Naiad / everybody needs time off
2015 : 23 x 23cm : cotton thread on cotton calico
Every advert on YouTube doesn't have to be about pregnancy tests and babies. We get it: the clock is ticking and soon we'll all be old and barren!
Thanks for the helpful reminder, can we get back to watching the new Star Wars trailer now?
The Naiads were water nymphs, said to have healing properties. Like all nymphs they were constantly objectified by men for their bodies, but if you pissed them off then they could drive you mad. I know who my eyes are on -_-
I took off all my clothes and it felt pretty good
2015: cotton thread on cotton
People who have chronic illness seem to either never be able to put on weight, or lose it. This might be because of body functions going wrong, inability to exercise as much as you'd like or the side effects of medication. Add to that society's pressure to fit a certain aesthetic and it's a perfect recipe for body dysmorphia. This is the only piece with a character who has a real face, because you have to look yourself in the eyes and say: fuck that shit, my body is great.
This piece represents Aphrodite Urania; one of two incarnations of Aphrodite which were originally proposed by Plato. Urania symbolises pure and celestial love as opposed to Aphrodite Pandemos who was about earthly, physical lust.
2015 : 33 x 43cm : cotton thread on cotton calico
Perspective depicts Arachne, who challenged Athena to a tapestry contest. Her arrogance in thinking she could beat Athena (which in fairness she did) caused the goddess to get so angry she tore up Arachne's work. Arachne hung herself in grief at the goddess' rejection and in pity Athena turned her into a spider.
SO TIRED OF THIS SHIT
2015 : 52 x 52cm : cotton thread on cotton
Because objectification of any kind sucks.
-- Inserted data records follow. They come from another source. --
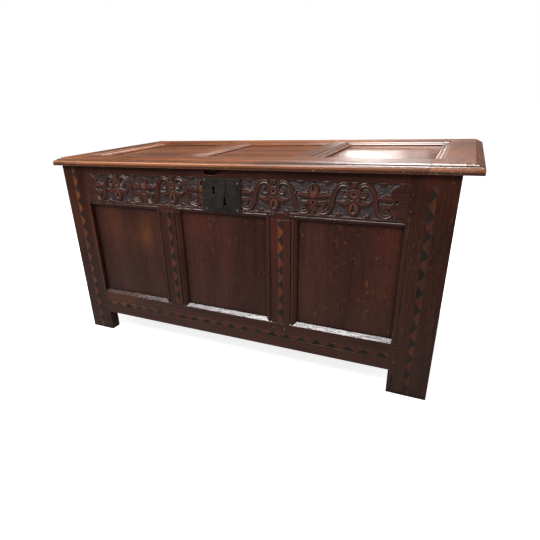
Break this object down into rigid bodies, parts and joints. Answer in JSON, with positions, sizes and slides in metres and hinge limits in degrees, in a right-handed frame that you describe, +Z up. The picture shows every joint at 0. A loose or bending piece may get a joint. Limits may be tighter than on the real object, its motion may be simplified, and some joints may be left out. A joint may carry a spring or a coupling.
{
  "type": "coffer chest",
  "caption": "Joined oak coffer on stile legs with a carved frieze, sunk panels, sawtooth inlay, a hinged panelled lid and an iron plate lock with a swinging keyhole cover.",
  "frame": {"origin": "on the ground, under the middle of the overall plan (lid and hinges included)", "axes": "+X to the right along the front, which faces -Y; +Y to the back; +Z up"},
  "size_m": [1.311, 0.6202, 0.6473],
  "materials": {
    "stile_oak": "waxed, red-brown, polished by wear",
    "rail_oak": "waxed, dark red-brown, carved ground punched and dark",
    "panel_oak": "waxed, brown with a soft sheen",
    "hidden_oak": "dry, unpolished",
    "lid_oak": "waxed, warm brown, worn at the edges",
    "lid_panel_oak": "waxed, warm brown, glossy",
    "inlay": "bog oak, dull black, with lighter wood between",
    "iron": "wrought, dark grey-green patina",
    "worn_iron": "wrought, rubbed brighter by use"
  },
  "bodies": {
    "carcass": {"front_left_stile": "stile_oak", "front_right_stile": "stile_oak", "back_left_stile": "hidden_oak", "back_right_stile": "hidden_oak", "front_top_rail": "rail_oak", "front_bottom_rail": "rail_oak", "front_left_muntin": "stile_oak", "front_right_muntin": "stile_oak", "front_left_panel": "panel_oak", "front_middle_panel": "panel_oak", "front_right_panel": "panel_oak", "back_top_rail": "hidden_oak", "back_bottom_rail": "hidden_oak", "back_left_muntin": "hidden_oak", "back_right_muntin": "hidden_oak", "back_left_panel": "hidden_oak", "back_middle_panel": "hidden_oak", "back_right_panel": "hidden_oak", "left_end_top_rail": "rail_oak", "left_end_bottom_rail": "rail_oak", "left_end_muntin": "stile_oak", "left_end_front_panel": "panel_oak", "left_end_back_panel": "panel_oak", "right_end_top_rail": "rail_oak", "right_end_bottom_rail": "rail_oak", "right_end_muntin": "stile_oak", "right_end_front_panel": "panel_oak", "right_end_back_panel": "panel_oak", "floor_board_1": "hidden_oak", "floor_board_2": "hidden_oak", "floor_board_3": "hidden_oak", "floor_board_4": "hidden_oak", "left_stile_inlay": "inlay", "right_stile_inlay": "inlay", "left_muntin_inlay": "inlay", "right_muntin_inlay": "inlay", "bottom_rail_inlay": "inlay", "left_hinge_leaf": "iron", "left_hinge_pin": "worn_iron", "right_hinge_leaf": "iron", "right_hinge_pin": "worn_iron", "lock_plate": "iron", "cover_rivet": "worn_iron", "lock_case": "iron"},
    "lid": {"lid_left_rail": "lid_oak", "lid_right_rail": "lid_oak", "lid_front_rail": "lid_oak", "lid_back_rail": "lid_oak", "lid_left_muntin": "lid_oak", "lid_right_muntin": "lid_oak", "lid_left_panel": "lid_panel_oak", "lid_middle_panel": "lid_panel_oak", "lid_right_panel": "lid_panel_oak", "left_hinge_strap": "iron", "right_hinge_strap": "iron", "lid_staple": "iron"},
    "keyhole_cover": {"keyhole_cover": "worn_iron"},
    "lock_bolt": {"lock_bolt": "worn_iron"}
  },
  "joints": [
    {"name": "lid_hinge", "type": "hinge", "parent": "carcass", "child": "lid", "pos_m": [0, 0.30415, 0.6203], "axis": [-1, 0, 0], "range_deg": [0, 100]},
    {"name": "cover_swing", "type": "hinge", "parent": "carcass", "child": "keyhole_cover", "pos_m": [-0.001, -0.30075, 0.583], "axis": [0, -1, 0], "range_deg": [-75, 95]},
    {"name": "bolt_slide", "type": "slide", "parent": "carcass", "child": "lock_bolt", "axis": [-1, 0, 0], "range_m": [0, 0.015]}
  ]
}
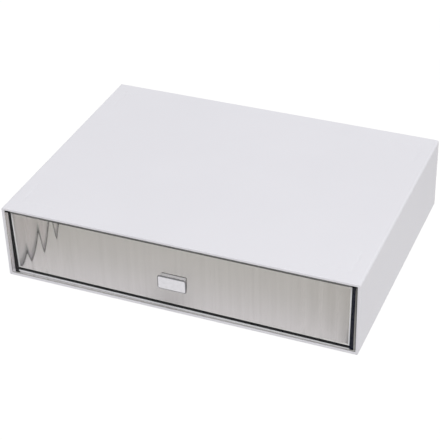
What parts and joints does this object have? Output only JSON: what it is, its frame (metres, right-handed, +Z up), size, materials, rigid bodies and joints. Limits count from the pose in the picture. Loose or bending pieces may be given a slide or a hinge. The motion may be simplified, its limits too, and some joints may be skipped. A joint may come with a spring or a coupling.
{
  "type": "stackable drawer box",
  "caption": "Low white storage case with a clear tray that slides out of its open front on a small bright pull; corner feet and sockets let cases stack.",
  "frame": {"origin": "on the floor, at the middle of the footprint from the face of the pull to the back of the case", "axes": "+Z up, +X to the right as seen from the front, the open front and the pull face -Y"},
  "size_m": [0.32, 0.241, 0.071],
  "materials": {
    "case_white": "satin white moulded plastic",
    "tray_clear": "polished clear sheet with dark bonded edges",
    "pull_bright": "bright plated",
    "pad_dark": "dark foam bonding tape"
  },
  "bodies": {
    "case": {"case_top": "case_white", "case_base": "case_white", "case_left": "case_white", "case_right": "case_white", "case_back": "case_white"},
    "tray": {"tray_front": "tray_clear", "tray_left": "tray_clear", "tray_right": "tray_clear", "tray_back": "tray_clear", "tray_floor": "tray_clear", "pull": "pull_bright", "pull_pad": "pad_dark"}
  },
  "joints": [
    {"name": "tray_slide", "type": "slide", "parent": "case", "child": "tray", "axis": [0, -1, 0], "range_m": [0, 0.18]}
  ]
}
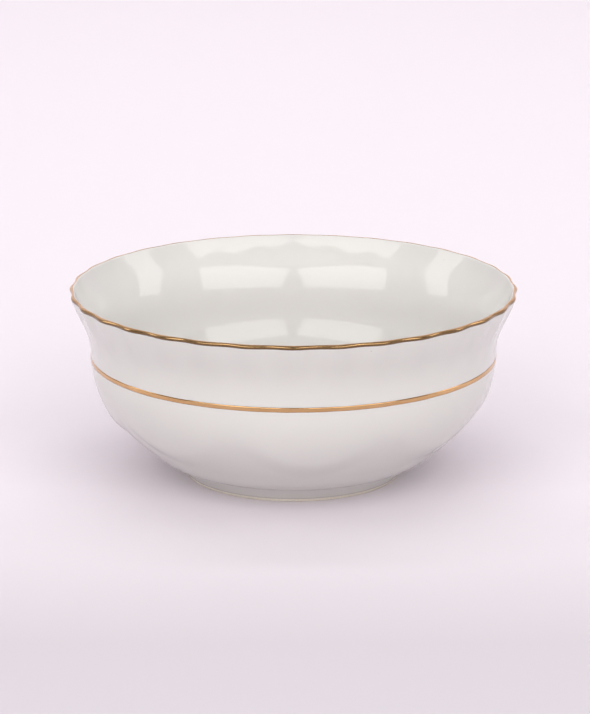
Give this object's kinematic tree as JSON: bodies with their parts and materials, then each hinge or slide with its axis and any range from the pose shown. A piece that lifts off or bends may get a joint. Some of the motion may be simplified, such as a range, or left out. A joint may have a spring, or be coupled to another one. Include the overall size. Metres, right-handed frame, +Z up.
{
  "type": "porcelain serving bowl",
  "caption": "Round glazed porcelain serving bowl with a scalloped gilt lip, a gilt waist line, a petalled lower wall and a foot ring, for salad, fruit or side dishes.",
  "frame": {"origin": "centre of the foot ring's contact face, on the table", "axes": "+Z up along the bowl's axis; -Y is the side that the picture shows; a lip scallop's crest lies on every half axis"},
  "size_m": [0.2294, 0.2294, 0.0981],
  "materials": {
    "biscuit": "fired white porcelain body, matt, hidden under the glaze",
    "bare_foot": "unglazed porcelain, fine and matt, ground smooth at the toe",
    "glaze": "clear glossy glaze over white porcelain",
    "gold": "thin fired gold, bright, brushed on by hand"
  },
  "bodies": {
    "root": {"porcelain_body": "biscuit", "foot_ring": "bare_foot", "glaze_coat": "glaze", "recess_glaze": "glaze", "rim_gilding": "gold", "waist_gilding": "gold"}
  },
  "joints": []
}
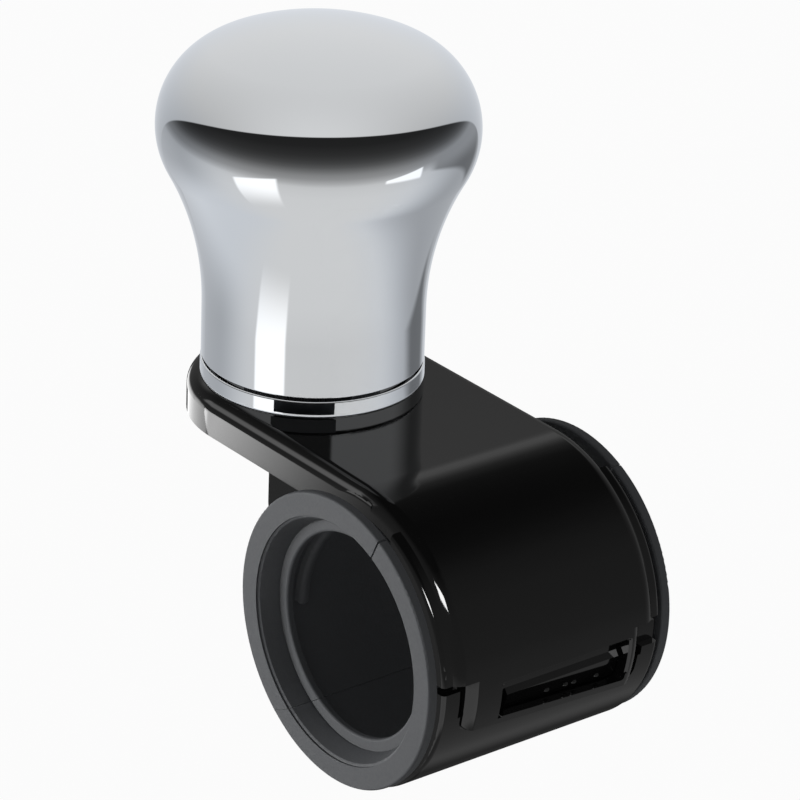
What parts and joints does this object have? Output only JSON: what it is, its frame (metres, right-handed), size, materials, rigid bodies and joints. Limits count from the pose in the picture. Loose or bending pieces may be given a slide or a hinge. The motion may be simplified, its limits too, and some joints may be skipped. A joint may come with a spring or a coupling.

This piece is based on the story of Medusa, possibly one of the most put-upon female characters from all of Greek mythology.
Somewhere / not here
2016 : cotton thread on cotton calico
This piece is inspired by the story of Demeter, the goddess of the harvest, who lost her daughter Persephone to Hades in the Underworld. Her grief was so much that she made the land barren and wandered the world endlessly, searching for her daughter. Persephone was eventually allowed to return for certain periods of the year, which led to the creation of the seasons; Spring and Summer for when they were reunited and Autumn and Winter for when they were apart.
A HALF-FORMED THOUGHT
2016 : 52 x 52cm : Cotton thread on cotton calico
A Half-Formed Thought explores the pleasurable and empowering nature of independent sexuality. Challenging the accepted notion that women are inferior unless in a relationship, or that being alone is an undesirable condition, it muses on the joy that can come from one-woman sexual adventures. The only person that a woman's sexuality and sexual empowerment is dependent on is herself.
A Half-Formed Thought is inspired by the second rendition of Aphrodite: Aphrodite Pandemos. This is the more earthly, lusty and carnal of the two depictions of Aphrodite and is the one invoked and objectified by male artists and thinkers throughout history.
2016: 52 x 52 cm: Cotton thread on cotton calico
Consider the self: it is the focus of all our attention and the ego that stems from it can grow to be enormous. But whatever its size, the constituent parts are often delicate and vulnerable.
One of the tools we all seem to use to defend our sense of self is storytelling: we all construct a consistent, linear narrative of our lives that tries to make sense of events and to incorporate them into the stories of our life journeys. Even when our worlds are turned upside down, we all try to search for meaning, truths and lessons to take from these bad times to learn from, improve with, and incorporate into the narratives we construct about ourselves.
Bathtime Philosophy takes inspiration from Metis, the mother of Athena and embodiment of wisdom and deep thought.
2016 : 42 x 52 cm : Cotton thread on cotton calico and muslin
Immortality isn't always everlasting life; for most people lasting life is granted in the legacies we leave behind. Traditionally these legacies are work-related, which have historically excluded the crucial domestic work of women in raising successful and, more importantly, happy and fulfilled descendants, at the expense of the immortality of their own names. While women continue to (slowly) move into high-performance work, with the opportunity to make a mark on traditional historical narratives for themselves, maybe it's time we re-examined what it is that constitutes living on, question what we want to be remembered for, and ask why anyone would want to be immortal anyway.
This piece takes its name from the poem Conscript (for James Ballard Sutton) by Philip Larkin
Ego's County is inspired by the Hesperides; the nymphs of the setting sun. They tended the garden where the immortality-granting golden apples grew, which Heracles stole during his labours. In their grief they were turned into trees... because that's how we do it.